* MATERIAL PROVIDED:
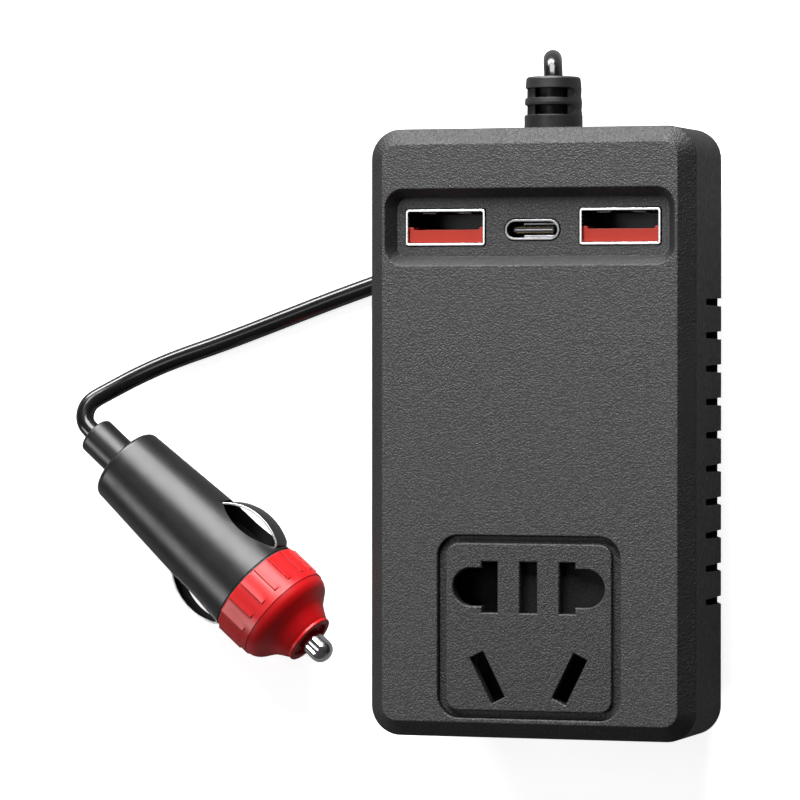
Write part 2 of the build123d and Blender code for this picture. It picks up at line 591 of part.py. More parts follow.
def cord_radii():
    """Each corner's radius: 0.45 of its shorter run, over the tangent of half its turn."""
    radii = []
    for before, at, after in zip(CORD_ROUTE, CORD_ROUTE[1:], CORD_ROUTE[2:]):
        into, out = at - before, after - at
        half_turn = math.radians(into.get_angle(out)) / 2
        radii.append(0.45 * min(into.length, out.length) / math.tan(half_turn))
    return radii


def make_power_cord():
    path = FilletPolyline(*CORD_ROUTE, radius=cord_radii())
    section = Plane(origin=path @ 0, z_dir=path % 0) * Circle(CORD_D / 2)
    cord = sweep(section, path=path)
    expected = math.pi * (CORD_D / 2) ** 2 * path.length
    print("cord length", round(path.length, 1), "radii", [round(r, 1) for r in cord_radii()])
    print("cord volume over section times length", round(cord.volume / expected, 4))
    return cord


# ---- Lighter plug, drawn along +Z and then laid in place ---------------------------------------
def spin(*outline):
    return revolve(Plane.XZ * make_face(Polyline(*outline, close=True)), Axis.Z)


def make_plug_neck_relief():
    neck = rod(NECK_R, 0, NECK_LEN - 0.35)
    back = [e for e in neck.edges() if e.center().Z < 0.01]
    neck = fillet(back, 0.6)
    neck += rod(NECK_R + 0.5, NECK_LEN - 0.35, NECK_LEN)
    neck += rod(2.95, NECK_LEN, NECK_FLANGE_BACK)
    return neck + rod(INNER_FLANGE_R, NECK_FLANGE_BACK, NECK_FLANGE_FRONT)


def make_plug_barrel():
    """A tapered body: hollow for the fuse, spigot in front for the cap, slots for the leaves."""
    barrel = spin((0, NECK_LEN), (BARREL_BACK_R, NECK_LEN), (BARREL_FRONT_R, BARREL_FRONT),
                  (SPIGOT_R, BARREL_FRONT), (SPIGOT_R, SPIGOT_END), (0, SPIGOT_END))
    back = [e for e in barrel.edges() if abs(e.center().Z - NECK_LEN) < 0.01 and e.length > 40]
    barrel = fillet(back, 1.0)
    barrel -= rod(3.0, NECK_LEN - 1, NECK_FLANGE_FRONT) + rod(BORE_R, NECK_FLANGE_BACK, SPIGOT_END + 1)
    with BuildSketch(Plane.YZ) as pocket:
        with BuildLine():
            end, bulge = LEAF_POCKET_END_W / 2, LEAF_POCKET_MIDDLE_W / 2
            middle = (LEAF_POCKET_BACK + LEAF_POCKET_FRONT) / 2
            Line((-end, LEAF_POCKET_BACK), (end, LEAF_POCKET_BACK))
            ThreePointArc((end, LEAF_POCKET_BACK), (bulge, middle), (end, LEAF_POCKET_FRONT))
            Line((end, LEAF_POCKET_FRONT), (-end, LEAF_POCKET_FRONT))
            ThreePointArc((-end, LEAF_POCKET_FRONT), (-bulge, middle), (-end, LEAF_POCKET_BACK))
        make_face()
    cut = Pos(LEAF_POCKET_FLOOR, 0, 0) * extrude(pocket.sketch, amount=8, dir=(1, 0, 0))
    # A slot under the skin for the foot, its roof sloping up to the pocket's back edge.
    slot = Plane.XZ * make_face(Polyline(
        (LEAF_POCKET_FLOOR, LEAF_SLOT_BACK), (LEAF_SLOT_TOP, LEAF_SLOT_BACK), (LEAF_SLOT_TOP, LEAF_SLOT_BEND),
        (LEAF_MOUTH_LOW, LEAF_POCKET_BACK - 0.1), (LEAF_MOUTH_HIGH, LEAF_POCKET_BACK + 0.1),
        (LEAF_POCKET_FLOOR, LEAF_POCKET_BACK + 0.1), close=True))
    cut += extrude(slot, amount=LEAF_POCKET_END_W / 2, both=True)
    for turn in (0, 180):
        barrel -= Rot(0, 0, turn) * cut
    return barrel


def leaf_contact():
    """A bowed steel strip: a foot inside the barrel wall, an arc that stands proud, and a hooked end."""
    half, rise = (LEAF_END - LEAF_START) / 2, LEAF_PEAK_X - LEAF_FOOT_X
    radius = (half ** 2 + rise ** 2) / (2 * rise)
    middle = (LEAF_START + LEAF_END) / 2
    bow = Pos(LEAF_PEAK_X - radius, middle) * (Circle(radius) - Circle(radius - LEAF_T))
    bow &= Pos(LEAF_FOOT_X + 4.65, (LEAF_START - 2.0 + LEAF_CUT) / 2) * Rectangle(10.0, LEAF_CUT - LEAF_START + 2.0)
    foot_end = LEAF_START + 0.9
    foot = Pos(LEAF_FOOT_X - 0.15, (LEAF_PIVOT + foot_end) / 2) * Rectangle(LEAF_T, foot_end - LEAF_PIVOT)
    hook_top = LEAF_PEAK_X - radius + math.sqrt(radius ** 2 - (LEAF_CUT - middle) ** 2) - 0.05
    hook = Pos((LEAF_HOOK_X + hook_top) / 2, LEAF_CUT - LEAF_T / 2) * Rectangle(hook_top - LEAF_HOOK_X, LEAF_T)
    return extrude(Plane.XZ * (bow + foot + hook), amount=LEAF_W / 2, both=True)


def make_nose_cap():
    """Red screw cap: ribbed grip band, concave nose, small flange and a recess round the tip."""
    band_back = BARREL_FRONT + GASKET_T
    with BuildSketch(Plane.XZ) as profile:
        with BuildLine():
            Polyline((0, band_back), (BAND_R, band_back), (BAND_R, BAND_END), NOSE_CURVE[0])
            Spline(*NOSE_CURVE, tangents=((-0.35, 1.0), (0.0, 1.0)))
            Polyline(NOSE_CURVE[-1], (FLANGE_R, NOSE_END - 0.3), (FLANGE_R - 0.2, NOSE_END),
                     (0, NOSE_END), (0, band_back))
        make_face()
    cap = revolve(profile.sketch, Axis.Z)
    for i in range(RIB_COUNT):
        angle = 360 / RIB_COUNT * (i + 0.5)
        rib = block((BAND_R - 0.4, RIB_R), (-0.22, 0.22), (band_back, RIB_END))
        cap += Rot(0, 0, angle) * rib
    cap -= rod(SPIGOT_R + RUNNING_GAP, band_back - 1, SPIGOT_END + 0.4)
    cap -= rod(5.0, SPIGOT_END, NOSE_SHOULDER)
    cap -= rod(TIP_R + RUNNING_GAP, NOSE_SHOULDER - 0.4, NOSE_END)
    cap -= rod(RECESS_R, NOSE_END - RECESS_DEPTH, NOSE_END + 1)
    return cap


def make_cap_gasket():
    ring = rod(BARREL_FRONT_R - 0.15, BARREL_FRONT, BARREL_FRONT + GASKET_T)
    return ring - rod(SPIGOT_R + 0.1, BARREL_FRONT - 1, BARREL_FRONT + 1)


def make_tip_pin():
    """Round-ended contact with a stop flange behind the cap's inner shoulder."""
    pin = rod(TIP_R, NOSE_SHOULDER - 1, TIP_END)
    end = [e for e in pin.edges() if e.center().Z > TIP_END - 0.01]
    pin = fillet(end, TIP_R - 0.2)
    return pin + rod(INNER_FLANGE_R, FUSE_FRONT, NOSE_SHOULDER - 0.05)


def make_fuse_caps():
    """Metal caps over the ends of the glass."""
    caps = []
    glass_from, glass_to = FUSE_BACK + 0.5, FUSE_FRONT - 0.5
    for low, high in ((FUSE_BACK, FUSE_BACK + 5.5), (FUSE_FRONT - 5.5, FUSE_FRONT)):
        caps.append(rod(FUSE_R + 0.15, low, high) - rod(FUSE_R - 0.15, glass_from, glass_to))
    return Compound(caps)


def make_fuse_glass():
    return rod(FUSE_R - 0.15, FUSE_BACK + 0.5, FUSE_FRONT - 0.5) - rod(FUSE_R - 0.75, FUSE_BACK + 1, FUSE_FRONT - 1)


def make_tip_spring():
    return Pos(0, 0, CONTACT_FRONT + SPRING_SLACK) * coil_spring(
        FUSE_BACK - CONTACT_FRONT - 2 * SPRING_SLACK, 2.3, 0.4, 4)


def make_fuse_contact():
    return rod(INNER_FLANGE_R, CONTACT_BACK, CONTACT_FRONT)


def make_plug_leads():
    return Compound([rod(0.7, NECK_FLANGE_FRONT, CONTACT_BACK, (x, 0)) for x in (-1.3, 1.3)])


PLUG_PIECES = {
    "plug_neck_relief": make_plug_neck_relief,
    "plug_barrel": make_plug_barrel,
    "plug_leads": make_plug_leads,
    "fuse_contact": make_fuse_contact,
    "tip_spring": make_tip_spring,
    "fuse_glass": make_fuse_glass,
    "fuse_caps": make_fuse_caps,
    "tip_pin": make_tip_pin,
    "nose_cap": make_nose_cap,
    "cap_gasket": make_cap_gasket,
    "leaf_contact_right": leaf_contact,
    "leaf_contact_left": lambda: Rot(0, 0, 180) * leaf_contact(),
}

BODY_PIECES = {
    "front_housing": make_front_housing,
    "back_housing": make_back_housing,
    "housing_screws": make_housing_screws,
    "rubber_feet": make_rubber_feet,
    "socket_faceplate": make_socket_faceplate,
    "socket_body": make_socket_body,
    "live_contact": lambda: line_contact(1),
    "neutral_contact": lambda: line_contact(-1),
    "earth_contact": make_earth_contact,
    "shutter_upper": make_shutter_upper,
    "shutter_lower": make_shutter_lower,
    "shutter_upper_spring": make_shutter_upper_spring,
    "shutter_lower_spring": make_shutter_lower_spring,
    "usb_a_shell_left": lambda: usb_a_shell(usb_a_centres()["left"]),
    "usb_a_shell_right": lambda: usb_a_shell(usb_a_centres()["right"]),
    "usb_a_tongue_left": lambda: usb_a_tongue(usb_a_centres()["left"]),
    "usb_a_tongue_right": lambda: usb_a_tongue(usb_a_centres()["right"]),
    "usb_c_shell": make_usb_c_shell,
    "usb_c_tongue": make_usb_c_tongue,
    "usb_board": make_usb_board,
    "main_board": make_main_board,
    "transformer_core": make_transformer_core,
    "transformer_winding": make_transformer_winding,
    "input_capacitors": make_input_capacitors,
    "high_voltage_capacitor": make_high_voltage_capacitor,
    "heat_sink": make_heat_sink,
    "power_transistors": make_power_transistors,
    "inductor_core": make_inductor_core,
    "inductor_winding": make_inductor_winding,
    "internal_leads": make_internal_leads,
    "strain_relief": make_strain_relief,
    "power_cord": make_power_cord,
}

os.makedirs("parts", exist_ok=True)
for name, make in BODY_PIECES.items():
    export_step(make(), f"parts/{name}.step")
for name, make in PLUG_PIECES.items():
    export_step(PLUG.location * make(), f"parts/{name}.step")
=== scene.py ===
import json
import math

import bmesh
import bpy
from mathutils import Matrix, Vector


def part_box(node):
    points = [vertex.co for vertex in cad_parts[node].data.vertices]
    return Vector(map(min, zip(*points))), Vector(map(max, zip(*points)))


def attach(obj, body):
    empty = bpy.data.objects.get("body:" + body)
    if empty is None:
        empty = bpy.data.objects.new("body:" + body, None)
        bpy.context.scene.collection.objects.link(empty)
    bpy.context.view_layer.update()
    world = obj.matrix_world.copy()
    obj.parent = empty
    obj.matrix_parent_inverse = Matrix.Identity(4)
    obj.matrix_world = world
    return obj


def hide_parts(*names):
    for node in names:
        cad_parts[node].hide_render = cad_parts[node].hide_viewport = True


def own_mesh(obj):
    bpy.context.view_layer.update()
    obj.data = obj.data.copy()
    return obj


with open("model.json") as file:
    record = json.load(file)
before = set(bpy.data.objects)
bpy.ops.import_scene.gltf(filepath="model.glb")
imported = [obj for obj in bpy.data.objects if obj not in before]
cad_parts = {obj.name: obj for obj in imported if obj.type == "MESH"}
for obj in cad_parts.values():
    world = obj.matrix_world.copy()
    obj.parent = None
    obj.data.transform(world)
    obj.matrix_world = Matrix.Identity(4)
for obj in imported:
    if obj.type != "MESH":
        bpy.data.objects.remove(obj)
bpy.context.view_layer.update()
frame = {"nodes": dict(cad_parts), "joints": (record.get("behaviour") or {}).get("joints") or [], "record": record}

MM = 0.001
NODES = frame["nodes"]
JOINTS = {joint["name"]: joint for joint in frame["joints"]}
SLOT_OF = {part["node"]: part["material_slot"] for part in frame["record"]["subparts"]}

# ---- Camera -----------------------------------------------------------------------------------
CAMERA_AT = Vector((212.404, 13.976, 737.281)) * MM
CAMERA_TARGET = Vector((-21.129, 5.1665, 31.0)) * MM
LENS = 211.97

camera_data = bpy.data.cameras.new("camera")
camera_data.lens = LENS
camera_data.sensor_width = 36
camera_data.clip_start, camera_data.clip_end = 0.01, 20
camera = bpy.data.objects.new("camera", camera_data)
camera_back = (CAMERA_AT - CAMERA_TARGET).normalized()
camera_right = Vector((0, 1, 0)).cross(camera_back).normalized()    # the picture's up is +Y
camera_up = camera_back.cross(camera_right)
camera.matrix_world = (Matrix.Translation(CAMERA_AT)
                       @ Matrix((camera_right, camera_up, camera_back)).transposed().to_4x4())
bpy.context.scene.collection.objects.link(camera)
bpy.context.scene.camera = camera
bpy.context.scene.view_settings.view_transform = "Standard"

# ---- The plug's own frame: z runs from its neck to its tip, x towards the right leaf contact ----
CAP_JOINT_AT = 41.0 * MM
PLUG_AXIS = Vector(JOINTS["cap_turn"]["axis"]).normalized()
PLUG_UP = Vector(JOINTS["leaf_left_press"]["axis"]).normalized()
PLUG_SIDE = PLUG_UP.cross(PLUG_AXIS)
PLUG_ORIGIN = Vector(JOINTS["cap_turn"]["pos_m"]) - PLUG_AXIS * CAP_JOINT_AT
PLUG = Matrix.Translation(PLUG_ORIGIN) @ Matrix((PLUG_SIDE, PLUG_UP, PLUG_AXIS)).transposed().to_4x4()


# ---- Materials --------------------------------------------------------------------------------
def grey(value, blue=0.0):
    """A neutral colour, with a little more blue where it looks cool."""
    return (value, value, value + blue)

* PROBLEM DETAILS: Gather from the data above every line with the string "Vector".

* OUTPUT BELOW:
from mathutils import Matrix, Vector
    return Vector(map(min, zip(*points))), Vector(map(max, zip(*points)))
CAMERA_AT = Vector((212.404, 13.976, 737.281)) * MM
CAMERA_TARGET = Vector((-21.129, 5.1665, 31.0)) * MM
camera_right = Vector((0, 1, 0)).cross(camera_back).normalized()    # the picture's up is +Y
PLUG_AXIS = Vector(JOINTS["cap_turn"]["axis"]).normalized()
PLUG_UP = Vector(JOINTS["leaf_left_press"]["axis"]).normalized()
PLUG_ORIGIN = Vector(JOINTS["cap_turn"]["pos_m"]) - PLUG_AXIS * CAP_JOINT_AT